__Exercise directions__.
Please give the listing again in its entirety, exactly as written.

begin

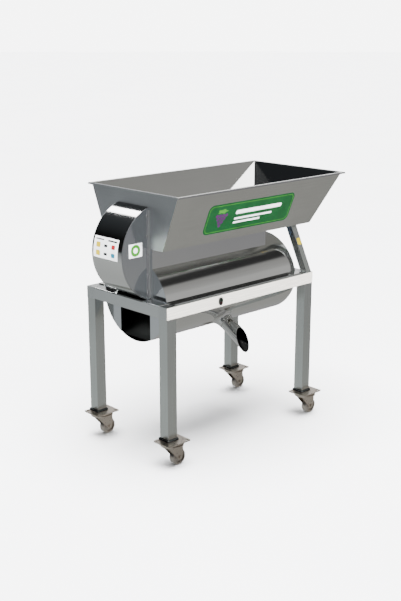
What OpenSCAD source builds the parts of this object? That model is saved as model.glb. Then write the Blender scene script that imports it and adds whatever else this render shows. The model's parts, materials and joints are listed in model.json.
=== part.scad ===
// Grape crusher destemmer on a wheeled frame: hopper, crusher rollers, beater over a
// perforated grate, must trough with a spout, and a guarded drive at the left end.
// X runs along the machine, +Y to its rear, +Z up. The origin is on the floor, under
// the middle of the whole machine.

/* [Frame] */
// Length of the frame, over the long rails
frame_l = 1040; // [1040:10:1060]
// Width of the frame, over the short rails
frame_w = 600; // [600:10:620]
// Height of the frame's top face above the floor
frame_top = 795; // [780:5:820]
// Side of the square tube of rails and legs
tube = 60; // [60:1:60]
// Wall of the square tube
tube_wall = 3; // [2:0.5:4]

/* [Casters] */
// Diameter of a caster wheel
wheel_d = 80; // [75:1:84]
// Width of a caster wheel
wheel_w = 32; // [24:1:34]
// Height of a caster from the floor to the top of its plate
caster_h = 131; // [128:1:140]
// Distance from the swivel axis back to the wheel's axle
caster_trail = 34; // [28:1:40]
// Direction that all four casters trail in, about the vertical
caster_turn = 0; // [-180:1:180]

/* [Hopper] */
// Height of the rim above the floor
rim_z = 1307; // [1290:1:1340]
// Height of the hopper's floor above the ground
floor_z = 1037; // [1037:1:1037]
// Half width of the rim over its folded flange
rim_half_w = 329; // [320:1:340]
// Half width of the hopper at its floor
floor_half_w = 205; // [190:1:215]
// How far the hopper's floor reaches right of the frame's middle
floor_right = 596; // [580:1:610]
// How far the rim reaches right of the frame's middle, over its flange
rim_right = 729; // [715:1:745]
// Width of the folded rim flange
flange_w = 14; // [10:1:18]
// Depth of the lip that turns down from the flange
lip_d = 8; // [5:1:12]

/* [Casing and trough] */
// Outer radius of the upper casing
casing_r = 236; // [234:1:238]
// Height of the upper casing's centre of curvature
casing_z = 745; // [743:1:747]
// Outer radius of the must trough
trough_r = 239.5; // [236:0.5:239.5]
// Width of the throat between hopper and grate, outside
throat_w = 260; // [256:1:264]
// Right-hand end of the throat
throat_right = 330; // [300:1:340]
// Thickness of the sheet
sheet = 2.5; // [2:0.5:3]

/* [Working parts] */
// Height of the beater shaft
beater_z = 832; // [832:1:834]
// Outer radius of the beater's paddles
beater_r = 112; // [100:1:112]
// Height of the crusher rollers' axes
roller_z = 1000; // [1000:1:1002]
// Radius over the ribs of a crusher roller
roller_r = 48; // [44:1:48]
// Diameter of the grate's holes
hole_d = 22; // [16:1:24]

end

__Complete output__.
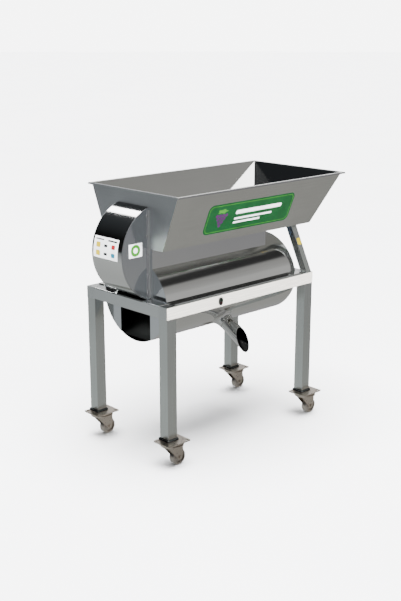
What OpenSCAD source builds the parts of this object? That model is saved as model.glb. Then write the Blender scene script that imports it and adds whatever else this render shows. The model's parts, materials and joints are listed in model.json.
=== part.scad ===
// Grape crusher destemmer on a wheeled frame: hopper, crusher rollers, beater over a
// perforated grate, must trough with a spout, and a guarded drive at the left end.
// X runs along the machine, +Y to its rear, +Z up. The origin is on the floor, under
// the middle of the whole machine.

/* [Frame] */
// Length of the frame, over the long rails
frame_l = 1040; // [1040:10:1060]
// Width of the frame, over the short rails
frame_w = 600; // [600:10:620]
// Height of the frame's top face above the floor
frame_top = 795; // [780:5:820]
// Side of the square tube of rails and legs
tube = 60; // [60:1:60]
// Wall of the square tube
tube_wall = 3; // [2:0.5:4]

/* [Casters] */
// Diameter of a caster wheel
wheel_d = 80; // [75:1:84]
// Width of a caster wheel
wheel_w = 32; // [24:1:34]
// Height of a caster from the floor to the top of its plate
caster_h = 131; // [128:1:140]
// Distance from the swivel axis back to the wheel's axle
caster_trail = 34; // [28:1:40]
// Direction that all four casters trail in, about the vertical
caster_turn = 0; // [-180:1:180]

/* [Hopper] */
// Height of the rim above the floor
rim_z = 1307; // [1290:1:1340]
// Height of the hopper's floor above the ground
floor_z = 1037; // [1037:1:1037]
// Half width of the rim over its folded flange
rim_half_w = 329; // [320:1:340]
// Half width of the hopper at its floor
floor_half_w = 205; // [190:1:215]
// How far the hopper's floor reaches right of the frame's middle
floor_right = 596; // [580:1:610]
// How far the rim reaches right of the frame's middle, over its flange
rim_right = 729; // [715:1:745]
// Width of the folded rim flange
flange_w = 14; // [10:1:18]
// Depth of the lip that turns down from the flange
lip_d = 8; // [5:1:12]

/* [Casing and trough] */
// Outer radius of the upper casing
casing_r = 236; // [234:1:238]
// Height of the upper casing's centre of curvature
casing_z = 745; // [743:1:747]
// Outer radius of the must trough
trough_r = 239.5; // [236:0.5:239.5]
// Width of the throat between hopper and grate, outside
throat_w = 260; // [256:1:264]
// Right-hand end of the throat
throat_right = 330; // [300:1:340]
// Thickness of the sheet
sheet = 2.5; // [2:0.5:3]

/* [Working parts] */
// Height of the beater shaft
beater_z = 832; // [832:1:834]
// Outer radius of the beater's paddles
beater_r = 112; // [100:1:112]
// Height of the crusher rollers' axes
roller_z = 1000; // [1000:1:1002]
// Radius over the ribs of a crusher roller
roller_r = 48; // [44:1:48]
// Diameter of the grate's holes
hole_d = 22; // [16:1:24]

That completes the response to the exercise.